State only the number of lines that contain the string "object".
[START OF Excerpted data]
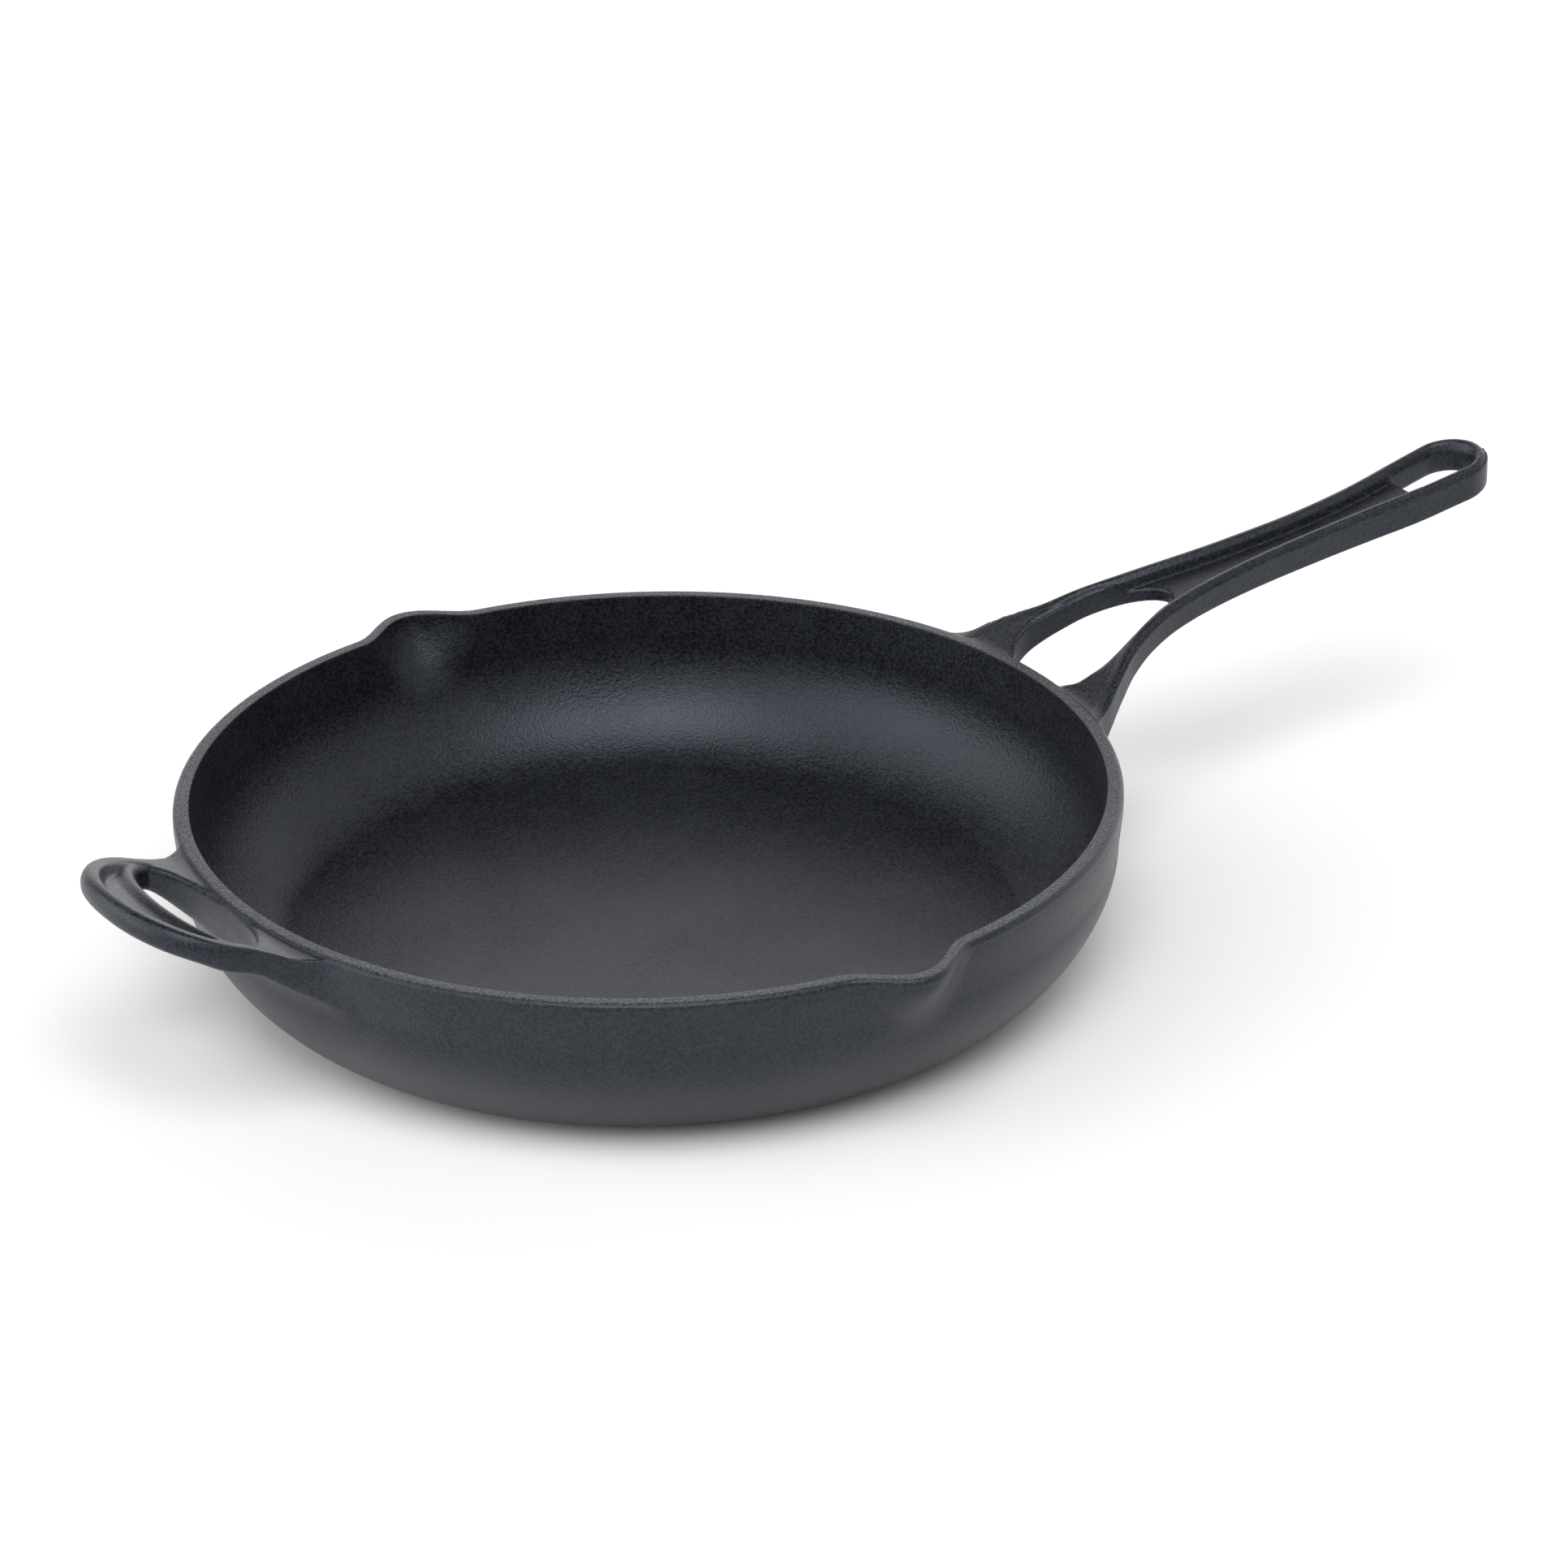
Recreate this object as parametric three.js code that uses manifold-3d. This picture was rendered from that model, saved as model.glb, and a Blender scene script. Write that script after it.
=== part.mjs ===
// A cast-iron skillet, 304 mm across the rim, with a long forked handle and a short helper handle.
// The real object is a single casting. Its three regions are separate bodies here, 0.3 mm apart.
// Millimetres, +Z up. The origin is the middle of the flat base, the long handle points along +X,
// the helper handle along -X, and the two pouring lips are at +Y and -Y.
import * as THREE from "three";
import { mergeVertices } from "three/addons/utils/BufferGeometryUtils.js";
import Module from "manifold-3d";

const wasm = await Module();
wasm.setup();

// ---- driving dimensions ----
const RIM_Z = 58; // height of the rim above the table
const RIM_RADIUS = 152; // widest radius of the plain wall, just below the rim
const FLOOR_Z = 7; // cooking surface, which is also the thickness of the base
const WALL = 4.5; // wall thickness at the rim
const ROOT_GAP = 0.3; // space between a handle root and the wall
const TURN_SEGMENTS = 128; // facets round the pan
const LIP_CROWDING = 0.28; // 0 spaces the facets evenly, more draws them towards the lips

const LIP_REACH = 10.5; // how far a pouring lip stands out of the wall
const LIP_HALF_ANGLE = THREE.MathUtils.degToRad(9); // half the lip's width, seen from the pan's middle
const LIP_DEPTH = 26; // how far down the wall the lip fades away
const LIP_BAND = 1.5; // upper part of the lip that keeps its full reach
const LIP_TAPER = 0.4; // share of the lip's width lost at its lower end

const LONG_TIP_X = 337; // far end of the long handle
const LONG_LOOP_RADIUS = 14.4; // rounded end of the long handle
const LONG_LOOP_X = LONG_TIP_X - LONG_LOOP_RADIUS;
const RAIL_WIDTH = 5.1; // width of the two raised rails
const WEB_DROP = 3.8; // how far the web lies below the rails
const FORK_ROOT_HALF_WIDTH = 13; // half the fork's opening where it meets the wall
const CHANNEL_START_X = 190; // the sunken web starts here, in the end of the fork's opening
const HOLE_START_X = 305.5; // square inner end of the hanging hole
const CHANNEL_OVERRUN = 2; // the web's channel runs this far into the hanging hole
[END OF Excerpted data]
[START OF Excerpted data]
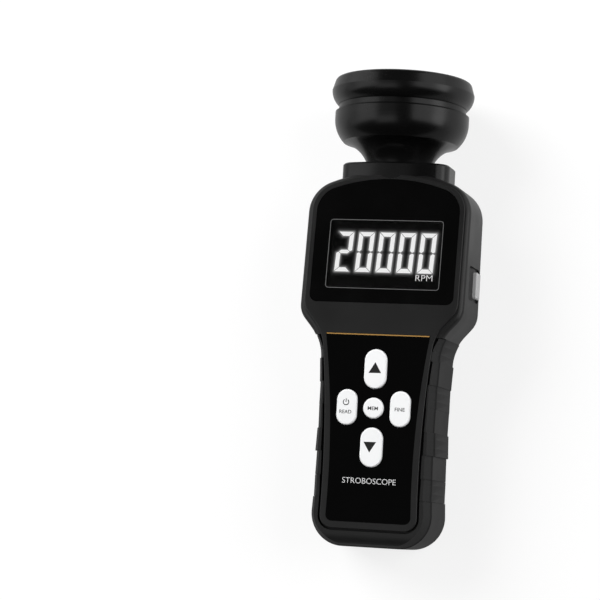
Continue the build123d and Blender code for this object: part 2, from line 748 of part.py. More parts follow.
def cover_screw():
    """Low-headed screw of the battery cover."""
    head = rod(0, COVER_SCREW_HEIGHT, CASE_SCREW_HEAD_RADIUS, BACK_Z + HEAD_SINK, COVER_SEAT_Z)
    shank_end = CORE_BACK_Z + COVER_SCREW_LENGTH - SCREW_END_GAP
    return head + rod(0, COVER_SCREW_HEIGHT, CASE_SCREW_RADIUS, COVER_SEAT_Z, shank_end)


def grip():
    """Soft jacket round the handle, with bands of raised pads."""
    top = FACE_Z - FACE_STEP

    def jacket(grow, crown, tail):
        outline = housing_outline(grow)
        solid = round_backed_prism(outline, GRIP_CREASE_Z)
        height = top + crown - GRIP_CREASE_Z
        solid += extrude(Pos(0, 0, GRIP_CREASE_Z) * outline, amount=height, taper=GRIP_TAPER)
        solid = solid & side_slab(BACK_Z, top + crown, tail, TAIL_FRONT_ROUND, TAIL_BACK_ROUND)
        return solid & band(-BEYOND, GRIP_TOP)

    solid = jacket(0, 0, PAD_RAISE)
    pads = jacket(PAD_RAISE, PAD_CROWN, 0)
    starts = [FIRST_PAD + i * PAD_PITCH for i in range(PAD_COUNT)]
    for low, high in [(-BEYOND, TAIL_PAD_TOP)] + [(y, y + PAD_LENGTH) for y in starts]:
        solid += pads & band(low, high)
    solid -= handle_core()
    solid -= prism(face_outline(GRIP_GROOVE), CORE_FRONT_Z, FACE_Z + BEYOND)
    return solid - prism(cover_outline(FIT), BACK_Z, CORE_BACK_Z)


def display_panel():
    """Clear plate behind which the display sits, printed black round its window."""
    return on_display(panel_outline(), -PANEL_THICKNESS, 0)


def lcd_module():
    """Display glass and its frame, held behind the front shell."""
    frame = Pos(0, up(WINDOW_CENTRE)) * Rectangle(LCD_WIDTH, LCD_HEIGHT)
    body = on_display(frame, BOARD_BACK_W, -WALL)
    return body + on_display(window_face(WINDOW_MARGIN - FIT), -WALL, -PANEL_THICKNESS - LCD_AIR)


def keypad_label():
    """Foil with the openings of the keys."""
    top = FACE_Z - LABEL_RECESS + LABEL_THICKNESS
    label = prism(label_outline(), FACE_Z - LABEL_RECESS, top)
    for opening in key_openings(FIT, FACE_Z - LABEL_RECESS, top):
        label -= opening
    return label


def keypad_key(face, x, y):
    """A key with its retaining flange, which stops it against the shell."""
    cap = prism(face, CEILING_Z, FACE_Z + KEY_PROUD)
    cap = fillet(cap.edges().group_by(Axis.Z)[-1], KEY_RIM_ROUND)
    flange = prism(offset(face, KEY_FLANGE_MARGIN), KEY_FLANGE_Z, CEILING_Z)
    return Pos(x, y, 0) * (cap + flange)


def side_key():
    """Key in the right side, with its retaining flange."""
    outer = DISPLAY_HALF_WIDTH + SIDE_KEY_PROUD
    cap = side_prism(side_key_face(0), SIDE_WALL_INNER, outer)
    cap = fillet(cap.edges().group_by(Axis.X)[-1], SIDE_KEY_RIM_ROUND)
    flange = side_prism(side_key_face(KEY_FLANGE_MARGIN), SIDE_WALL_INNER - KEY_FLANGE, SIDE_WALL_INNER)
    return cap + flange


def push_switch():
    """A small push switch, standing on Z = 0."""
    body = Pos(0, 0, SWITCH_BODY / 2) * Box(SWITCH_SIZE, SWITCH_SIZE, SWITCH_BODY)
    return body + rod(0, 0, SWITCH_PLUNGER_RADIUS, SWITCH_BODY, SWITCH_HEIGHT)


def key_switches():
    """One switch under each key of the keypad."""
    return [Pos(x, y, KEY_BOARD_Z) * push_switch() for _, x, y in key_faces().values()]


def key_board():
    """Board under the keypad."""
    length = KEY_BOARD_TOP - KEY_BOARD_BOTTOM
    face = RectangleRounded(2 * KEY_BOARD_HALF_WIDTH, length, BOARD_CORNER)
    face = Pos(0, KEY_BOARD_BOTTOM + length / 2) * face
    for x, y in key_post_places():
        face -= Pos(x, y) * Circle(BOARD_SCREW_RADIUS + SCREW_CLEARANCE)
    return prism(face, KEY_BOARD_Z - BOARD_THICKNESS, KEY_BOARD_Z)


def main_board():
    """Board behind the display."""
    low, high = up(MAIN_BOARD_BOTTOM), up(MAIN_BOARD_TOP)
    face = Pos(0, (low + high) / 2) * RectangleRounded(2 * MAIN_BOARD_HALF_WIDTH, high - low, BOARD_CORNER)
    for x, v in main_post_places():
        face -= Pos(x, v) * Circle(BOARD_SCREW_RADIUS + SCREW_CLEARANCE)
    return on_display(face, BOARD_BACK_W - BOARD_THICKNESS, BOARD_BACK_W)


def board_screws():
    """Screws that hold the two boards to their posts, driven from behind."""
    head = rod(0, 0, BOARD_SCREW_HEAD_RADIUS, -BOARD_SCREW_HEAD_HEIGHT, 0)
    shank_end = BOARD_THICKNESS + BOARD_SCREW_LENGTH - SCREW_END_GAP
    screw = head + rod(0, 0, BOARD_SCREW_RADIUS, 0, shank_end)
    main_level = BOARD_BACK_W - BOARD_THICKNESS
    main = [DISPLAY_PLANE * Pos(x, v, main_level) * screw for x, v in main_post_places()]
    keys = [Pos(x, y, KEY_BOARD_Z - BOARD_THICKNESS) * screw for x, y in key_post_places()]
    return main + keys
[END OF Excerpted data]
The output
3